> **PROBLEM**: For every line in the data below that contains "axis", copy the line.
# # # #
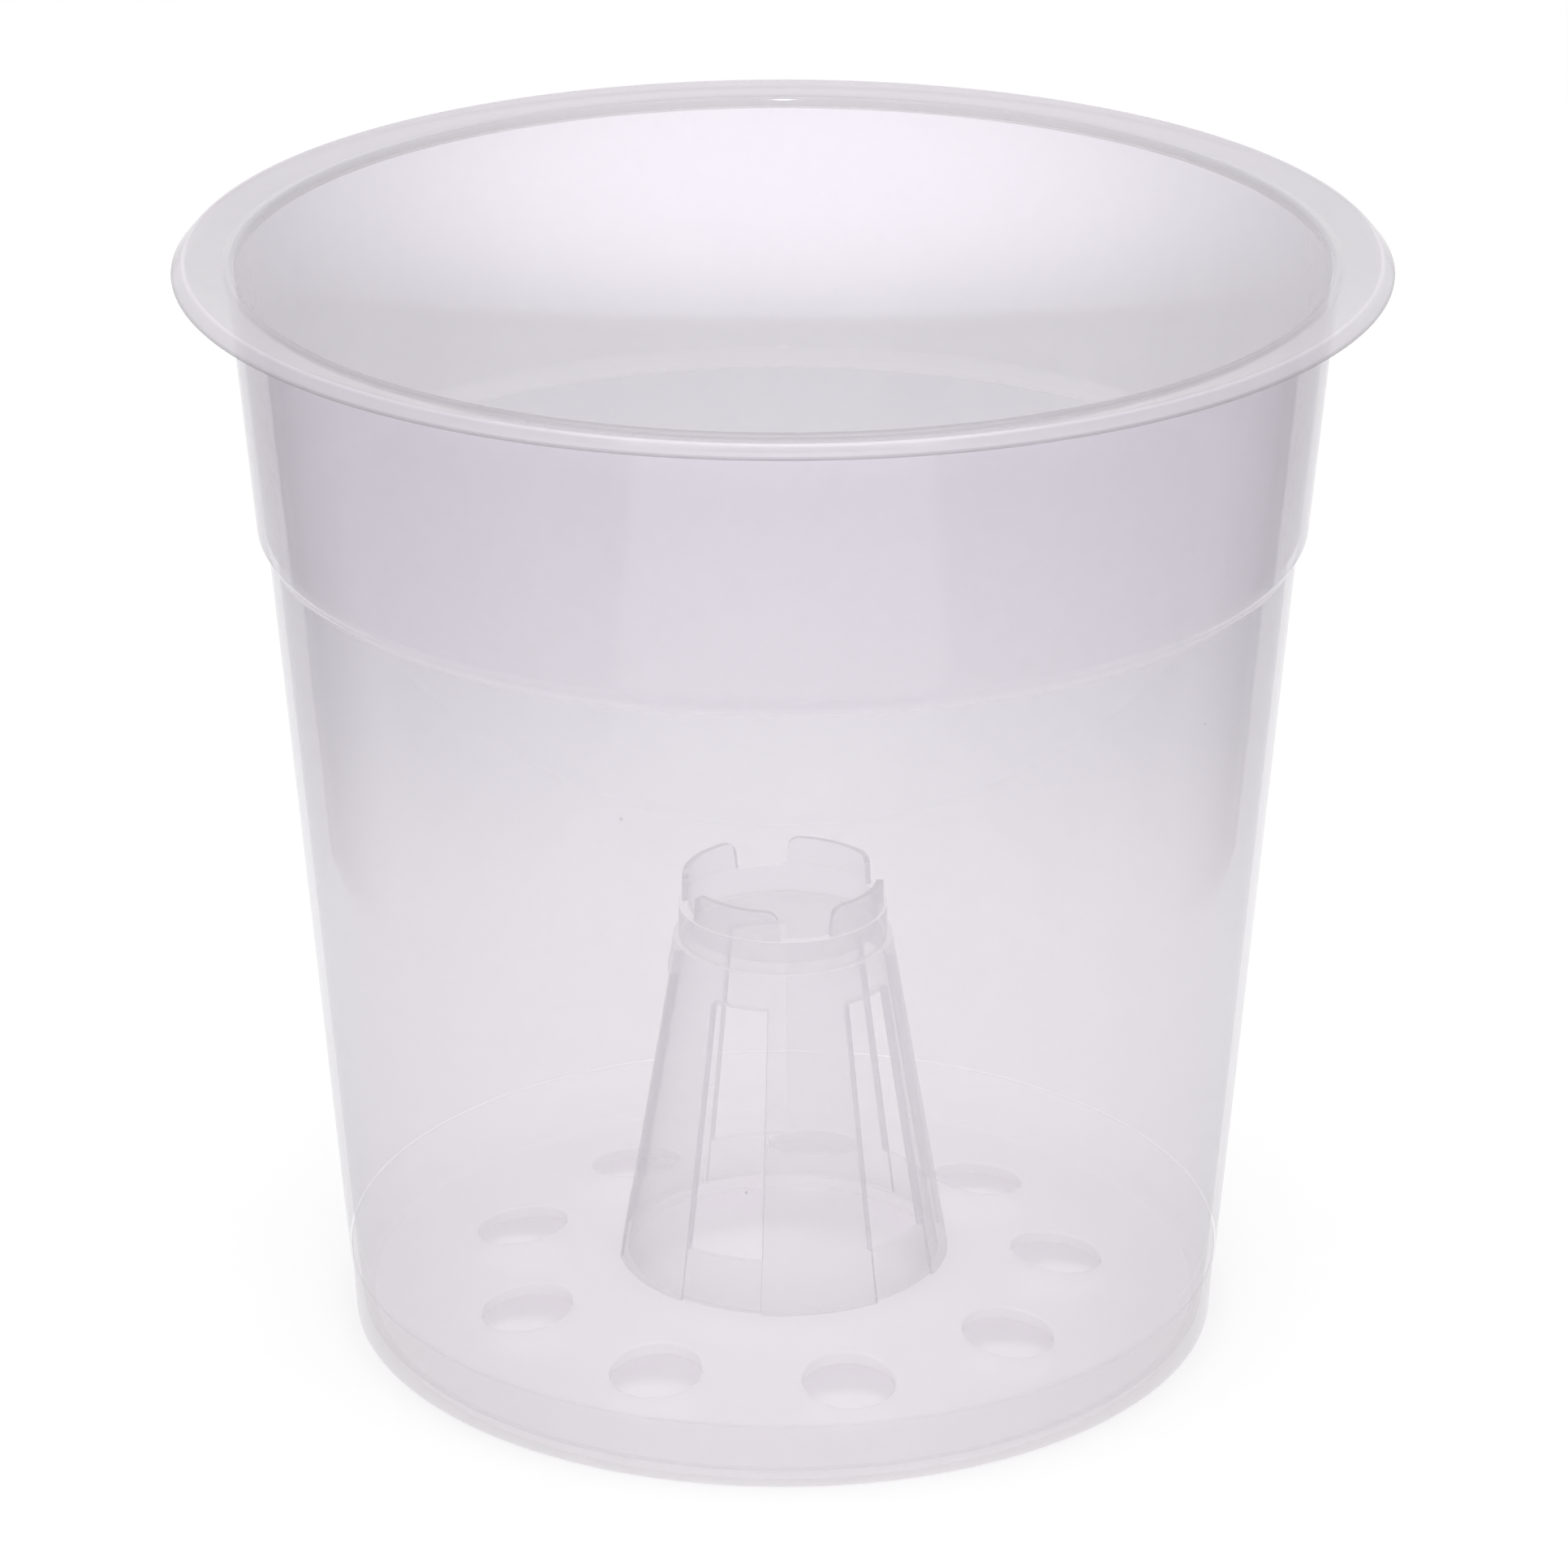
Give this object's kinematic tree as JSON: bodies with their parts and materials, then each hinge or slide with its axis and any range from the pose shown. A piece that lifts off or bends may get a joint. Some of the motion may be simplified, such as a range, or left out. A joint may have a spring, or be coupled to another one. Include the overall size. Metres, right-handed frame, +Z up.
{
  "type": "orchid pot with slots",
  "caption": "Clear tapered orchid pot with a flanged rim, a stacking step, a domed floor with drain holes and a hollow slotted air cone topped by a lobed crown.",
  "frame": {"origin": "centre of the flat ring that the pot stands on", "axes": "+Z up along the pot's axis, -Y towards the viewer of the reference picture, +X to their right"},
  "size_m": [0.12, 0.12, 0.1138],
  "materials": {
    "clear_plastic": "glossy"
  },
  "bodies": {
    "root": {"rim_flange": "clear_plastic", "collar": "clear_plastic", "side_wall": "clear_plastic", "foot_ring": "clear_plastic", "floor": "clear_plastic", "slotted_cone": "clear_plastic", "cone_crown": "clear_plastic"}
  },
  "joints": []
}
# # # #
> **THE COMPLETED TASK**:
Give this object's kinematic tree as JSON: bodies with their parts and materials, then each hinge or slide with its axis and any range from the pose shown. A piece that lifts off or bends may get a joint. Some of the motion may be simplified, such as a range, or left out. A joint may have a spring, or be coupled to another one. Include the overall size. Metres, right-handed frame, +Z up.
  "frame": {"origin": "centre of the flat ring that the pot stands on", "axes": "+Z up along the pot's axis, -Y towards the viewer of the reference picture, +X to their right"},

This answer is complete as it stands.